Task instructions: Repeat the line that contains "More parts follow.", the line that contains "save(key.part, name)", and all lines between them, exactly and with no other lines.

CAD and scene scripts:

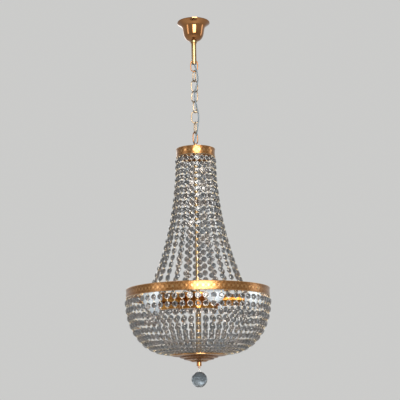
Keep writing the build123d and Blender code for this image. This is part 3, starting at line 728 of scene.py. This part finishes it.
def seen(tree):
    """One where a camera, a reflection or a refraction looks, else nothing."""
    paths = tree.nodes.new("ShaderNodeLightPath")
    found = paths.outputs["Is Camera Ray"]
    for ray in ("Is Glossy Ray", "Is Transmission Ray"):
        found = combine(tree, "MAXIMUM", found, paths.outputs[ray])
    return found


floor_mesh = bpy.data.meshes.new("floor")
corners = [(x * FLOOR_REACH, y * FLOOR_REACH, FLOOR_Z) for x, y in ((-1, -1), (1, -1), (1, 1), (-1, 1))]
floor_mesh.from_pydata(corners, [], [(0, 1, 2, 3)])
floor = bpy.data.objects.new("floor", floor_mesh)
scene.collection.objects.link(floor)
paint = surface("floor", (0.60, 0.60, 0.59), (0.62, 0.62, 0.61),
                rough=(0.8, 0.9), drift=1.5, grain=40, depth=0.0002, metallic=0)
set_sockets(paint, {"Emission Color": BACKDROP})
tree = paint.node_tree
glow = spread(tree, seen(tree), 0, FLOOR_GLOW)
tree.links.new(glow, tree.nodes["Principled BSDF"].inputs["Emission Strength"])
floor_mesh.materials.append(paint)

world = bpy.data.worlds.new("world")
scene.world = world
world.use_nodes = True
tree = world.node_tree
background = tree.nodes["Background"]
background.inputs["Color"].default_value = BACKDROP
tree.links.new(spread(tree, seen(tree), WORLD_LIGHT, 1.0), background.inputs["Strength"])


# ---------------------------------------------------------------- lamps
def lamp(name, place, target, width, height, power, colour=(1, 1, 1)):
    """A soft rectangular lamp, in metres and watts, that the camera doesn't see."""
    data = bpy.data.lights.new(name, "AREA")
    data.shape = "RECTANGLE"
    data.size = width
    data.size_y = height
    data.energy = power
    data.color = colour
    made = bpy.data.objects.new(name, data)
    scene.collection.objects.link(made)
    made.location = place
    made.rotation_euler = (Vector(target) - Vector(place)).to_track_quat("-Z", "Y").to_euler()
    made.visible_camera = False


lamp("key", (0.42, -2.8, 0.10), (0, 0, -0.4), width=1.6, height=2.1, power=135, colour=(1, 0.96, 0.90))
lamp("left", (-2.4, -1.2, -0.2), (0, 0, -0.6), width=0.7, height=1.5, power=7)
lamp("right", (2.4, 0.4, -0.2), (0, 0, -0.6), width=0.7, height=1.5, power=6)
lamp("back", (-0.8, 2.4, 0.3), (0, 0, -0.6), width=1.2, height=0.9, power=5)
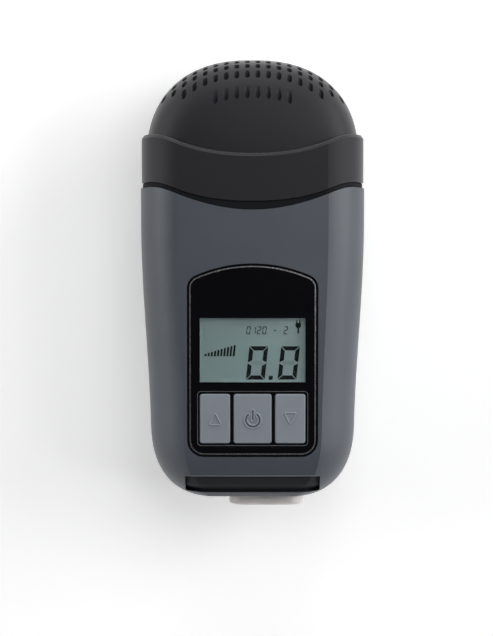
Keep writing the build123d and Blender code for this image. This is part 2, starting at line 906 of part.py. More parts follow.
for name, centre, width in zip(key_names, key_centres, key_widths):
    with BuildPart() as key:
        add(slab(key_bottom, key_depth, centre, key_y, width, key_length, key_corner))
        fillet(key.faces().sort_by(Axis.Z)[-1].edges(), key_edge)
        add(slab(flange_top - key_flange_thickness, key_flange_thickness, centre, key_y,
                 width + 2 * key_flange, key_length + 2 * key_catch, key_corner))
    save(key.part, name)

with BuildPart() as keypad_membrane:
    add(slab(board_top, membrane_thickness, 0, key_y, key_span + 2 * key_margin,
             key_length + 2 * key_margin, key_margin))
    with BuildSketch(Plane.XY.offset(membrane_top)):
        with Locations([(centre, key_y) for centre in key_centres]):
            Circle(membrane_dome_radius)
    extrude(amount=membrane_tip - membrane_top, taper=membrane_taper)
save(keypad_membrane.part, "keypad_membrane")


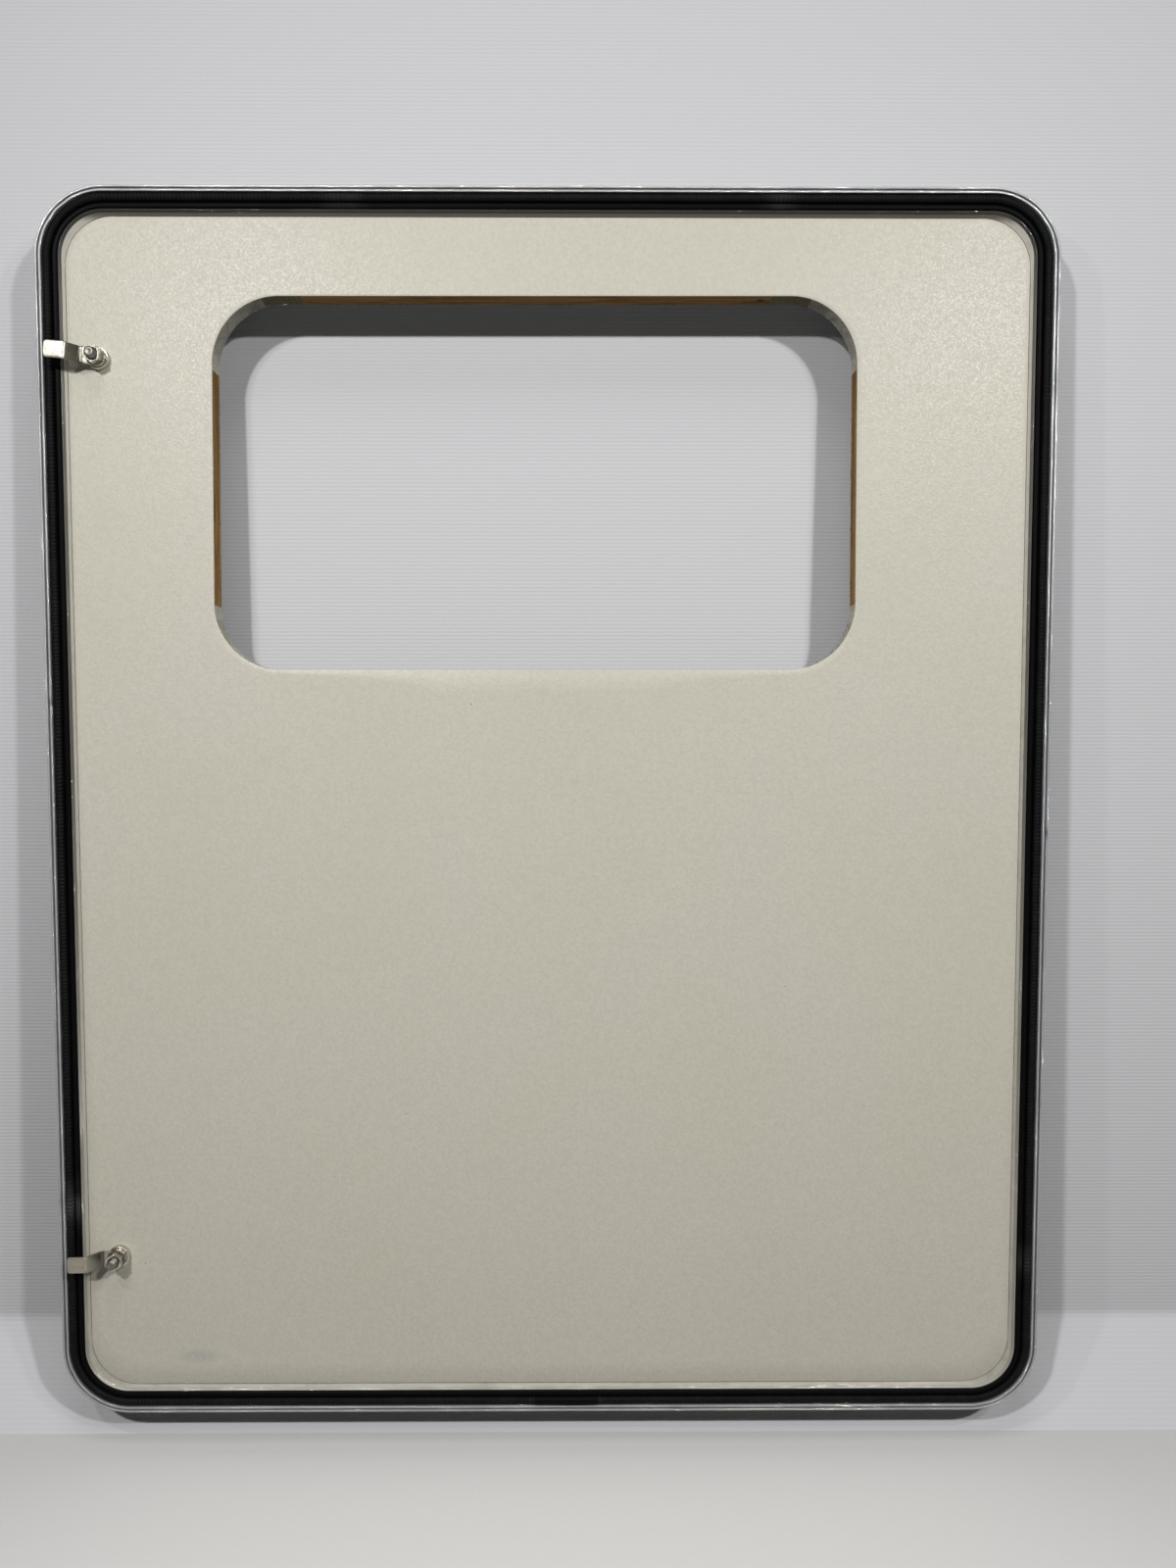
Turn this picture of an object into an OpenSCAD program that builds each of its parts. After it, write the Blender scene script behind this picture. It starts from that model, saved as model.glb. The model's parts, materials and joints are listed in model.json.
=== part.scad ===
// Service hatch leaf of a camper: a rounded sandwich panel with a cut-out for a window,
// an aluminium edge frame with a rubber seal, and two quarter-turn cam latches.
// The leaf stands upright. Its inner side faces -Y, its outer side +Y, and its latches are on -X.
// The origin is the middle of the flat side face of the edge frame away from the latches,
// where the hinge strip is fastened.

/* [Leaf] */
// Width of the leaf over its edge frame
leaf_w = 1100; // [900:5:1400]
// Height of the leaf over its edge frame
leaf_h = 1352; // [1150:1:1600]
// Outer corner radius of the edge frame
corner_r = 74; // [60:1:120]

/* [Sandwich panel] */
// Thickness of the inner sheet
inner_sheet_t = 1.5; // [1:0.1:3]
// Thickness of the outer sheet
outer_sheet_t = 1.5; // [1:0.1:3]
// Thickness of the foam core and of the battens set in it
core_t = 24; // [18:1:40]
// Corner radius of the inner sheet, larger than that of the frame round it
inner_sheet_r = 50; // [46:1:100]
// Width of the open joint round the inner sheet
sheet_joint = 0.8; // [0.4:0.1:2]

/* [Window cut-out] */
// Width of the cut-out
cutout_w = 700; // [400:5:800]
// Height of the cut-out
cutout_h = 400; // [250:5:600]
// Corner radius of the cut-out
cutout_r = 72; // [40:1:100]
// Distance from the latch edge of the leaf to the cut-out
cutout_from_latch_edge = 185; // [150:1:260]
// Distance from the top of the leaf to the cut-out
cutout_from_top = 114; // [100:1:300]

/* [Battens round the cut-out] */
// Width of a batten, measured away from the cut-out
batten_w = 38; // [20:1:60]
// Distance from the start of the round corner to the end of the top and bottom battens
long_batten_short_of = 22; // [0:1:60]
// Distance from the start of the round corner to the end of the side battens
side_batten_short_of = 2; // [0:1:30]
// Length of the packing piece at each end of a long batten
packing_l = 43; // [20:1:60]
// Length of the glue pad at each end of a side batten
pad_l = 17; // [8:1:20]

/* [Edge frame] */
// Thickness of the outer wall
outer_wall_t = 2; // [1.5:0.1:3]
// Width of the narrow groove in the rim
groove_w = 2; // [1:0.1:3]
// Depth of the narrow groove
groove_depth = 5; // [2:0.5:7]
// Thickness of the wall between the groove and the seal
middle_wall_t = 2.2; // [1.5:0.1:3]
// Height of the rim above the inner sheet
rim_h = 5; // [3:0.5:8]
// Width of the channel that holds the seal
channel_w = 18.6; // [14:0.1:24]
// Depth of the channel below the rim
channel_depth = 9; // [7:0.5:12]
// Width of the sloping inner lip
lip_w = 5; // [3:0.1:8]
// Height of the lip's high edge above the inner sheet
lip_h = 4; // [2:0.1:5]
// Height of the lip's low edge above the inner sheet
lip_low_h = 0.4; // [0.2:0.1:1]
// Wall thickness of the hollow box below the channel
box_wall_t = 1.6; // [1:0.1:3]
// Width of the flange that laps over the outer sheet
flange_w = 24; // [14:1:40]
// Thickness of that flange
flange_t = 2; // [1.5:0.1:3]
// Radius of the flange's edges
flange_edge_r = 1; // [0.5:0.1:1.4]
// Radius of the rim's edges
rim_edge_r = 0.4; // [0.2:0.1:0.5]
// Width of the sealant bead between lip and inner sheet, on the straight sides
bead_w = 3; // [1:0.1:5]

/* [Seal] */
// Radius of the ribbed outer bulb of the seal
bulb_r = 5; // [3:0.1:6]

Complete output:
Keep writing the build123d and Blender code for this image. This is part 2, starting at line 906 of part.py. More parts follow.
for name, centre, width in zip(key_names, key_centres, key_widths):
    with BuildPart() as key:
        add(slab(key_bottom, key_depth, centre, key_y, width, key_length, key_corner))
        fillet(key.faces().sort_by(Axis.Z)[-1].edges(), key_edge)
        add(slab(flange_top - key_flange_thickness, key_flange_thickness, centre, key_y,
                 width + 2 * key_flange, key_length + 2 * key_catch, key_corner))
    save(key.part, name)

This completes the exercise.